If you are investing in a private fund, you often have to be comfortable holding it for two to four years because the fund may prevent you from redeeming within that period of time. So it really comes, I think a lot of it comes down to what type of liquidity do you need or do you want?
Pascal Wagner (24:51)
So I think in most cases, you would always opt for having more liquidity than less. So what is the trade-off?
Peter Sack (24:59)
Oh, the trade off is that when you choose to sell in a public fund, you may have less certainty on what the price will be because it's driven by a market risk.
Pascal Wagner (25:10)
Interesting.
Peter Sack (25:10)
And you have
some of that in private funds too, but to your point, a lot of private funds tend to have less volatility in the valuations that the manager sets for them. And so unless there's strong declines in performance of the manager, you may experience less volatility in the price at which you may expect to redeem in two years.
Pascal Wagner (25:28)
Interesting. Do they provide the same kind of cash flow or dividends ⁓ or are the dividends higher in private versus public in any way?
Peter Sack (25:38)
It can vary a lot. If you're looking for dividends in debt investments in public options, BDCs are a strong option. You can Google business development corporations, Google public BDCs and find a list of 200 publicly traded BDCs that you can buy. They're generally priced based on two metrics. They're priced on their dividend yield. How much dividends do they offer?
And they're priced on the perceived safety of the portfolio. How safe are the investments? And then how levered is that portfolio? How much back leverage is on the vehicle? And you can choose mix of vehicles that are all first-lean, senior-secured debt with very low leverage. And you can choose investment vehicles whose portfolios are more risky, that are a mix of first-lean, second-lean, unsecured debt, equity positions.
and make an informed choice on what type of risk profile you're interested in.

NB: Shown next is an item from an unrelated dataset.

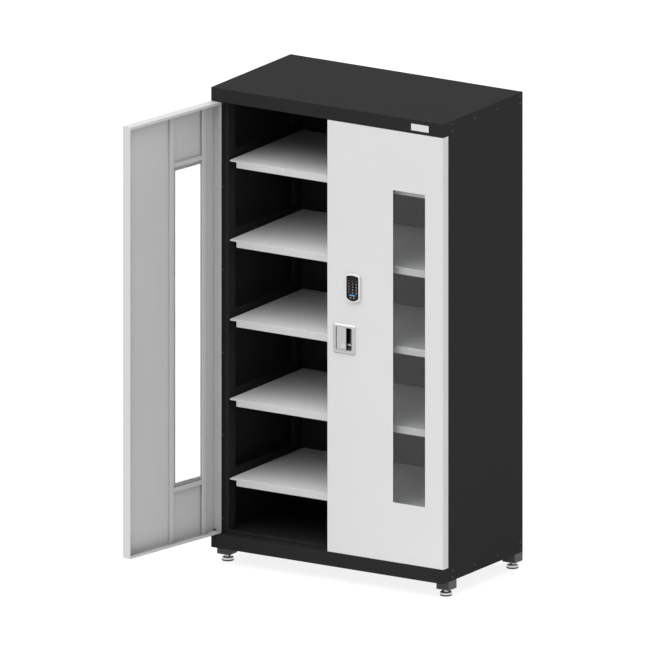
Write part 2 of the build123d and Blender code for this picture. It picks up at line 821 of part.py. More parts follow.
def lock_pinion():
    """Twelve-tooth pinion about its own axis, a tooth space on each side along X."""
    pressure = math.radians(pressure_angle)
    base_radius = pinion_pitch_radius * math.cos(pressure)
    tip_radius = pinion_pitch_radius + gear_module
    root_radius = pinion_pitch_radius - rack_addendum - root_clearance
    half_tooth = math.pi / (2 * gear_teeth) - tooth_play / (2 * pinion_pitch_radius)
    flank_start = half_tooth + math.tan(pressure) - pressure
    flank_radii = [base_radius + (tip_radius - base_radius) * i / 4 for i in range(5)]
    points = []
    for tooth in range(gear_teeth):
        middle = (tooth + 0.5) * 2 * math.pi / gear_teeth
        flank = [(root_radius, flank_start)]
        flank += [(radius, flank_start - involute_point(base_radius, radius)) for radius in flank_radii]
        for radius, angle in flank:
            points.append((radius * math.cos(middle - angle), radius * math.sin(middle - angle)))
        for radius, angle in reversed(flank):
            points.append((radius * math.cos(middle + angle), radius * math.sin(middle + angle)))
    wheel = extrude(make_face(Polyline(*points, close=True)), pinion_width / 2, both=True)
    wheel -= Cylinder(stud_radius + running_clearance, 2 * pinion_width)
    return Rot(90, 0, 0) * wheel


def rack_rod(length):
    """Flat rod rising from the pinion, with its rack on the +X edge and the pinion at X = 0."""
    pitch = math.pi * gear_module
    slope = math.tan(math.radians(pressure_angle))
    root_x = -rack_root
    tip_x = -(pinion_pitch_radius - rack_addendum)
    half_at_pitch = pitch / 4 - tooth_play / 2
    half_at_root = half_at_pitch + (rack_root - pinion_pitch_radius) * slope
    half_at_tip = half_at_pitch - rack_addendum * slope
    teeth_behind = rack_rolled_teeth + rack_spare_teeth
    bottom = -(teeth_behind + 0.5) * pitch
    points = [(root_x - rod_width, bottom), (root_x, bottom)]
    for tooth in range(-teeth_behind, rack_spare_teeth + 1):
        middle = tooth * pitch
        points += [
            (root_x, middle - half_at_root),
            (tip_x, middle - half_at_tip),
            (tip_x, middle + half_at_tip),
            (root_x, middle + half_at_root),
        ]
    points += [
        (root_x, length - rod_width / 4),
        (root_x - rod_width / 4, length),
        (root_x - 3 * rod_width / 4, length),
        (root_x - rod_width, length - rod_width / 4),
    ]
    outline = Plane.XZ * make_face(Polyline(*points, close=True))
    return extrude(outline, rod_thickness / 2, both=True)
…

But the same applies to private funds too.
Pascal Wagner (26:39)
You've meant, you,
You've mentioned BDCs. Can you walk us through how like, you know, it's a term I think that's thrown around less frequently in at least my sphere. Walk us through what that is and what we should know about them.
Peter Sack (26:55)
It's a specific type of corporation called a business development corporation that is unique in that it does not pay corporate income taxes. Somewhat similar to a mortgage read, it does not pay corporate income taxes. Now, along with that benefit, it has some management limitations. It has to make investments in a very diversified pool of investment profiles.
and it has to distribute all of the income that it earns every year to its investors.
And so with those constraints, a BDC is an attractive vehicle to make loans because a BDC can raise capital, then deploy that into a diversified set of loans and distribute all of the income that comes out of those loans. And so it's an efficient vehicle to generate yield for that reason. And that's why there's so many publicly traded BDCs because it provides an opportunity for investors.
to get exposure to diversified portfolios of loans, having relatively strong visibility into what the distribution profile, the yield on that investment will be in the immediate term.
Pascal Wagner (27:59)
Okay. So as an investor, I'm putting my LP hat on and I'm, you know, let's say I am, I am searching for yield. I'm looking for some sort of cashflow of some kind. And I, and I, if I like this general strategy, I can choose between multiple different options. Some, one private, a couple of public, they all have different risk profiles, different returns. Some have more liquidity, some have more volatility because of that. When you're
There's also other nuances here where I know that at least in your private fund, that the fund is, I believe, 70 % invested in cannabis. And the other portion, the other 30%, you are investing in other businesses or opportunities. so I think I spent an hour with them.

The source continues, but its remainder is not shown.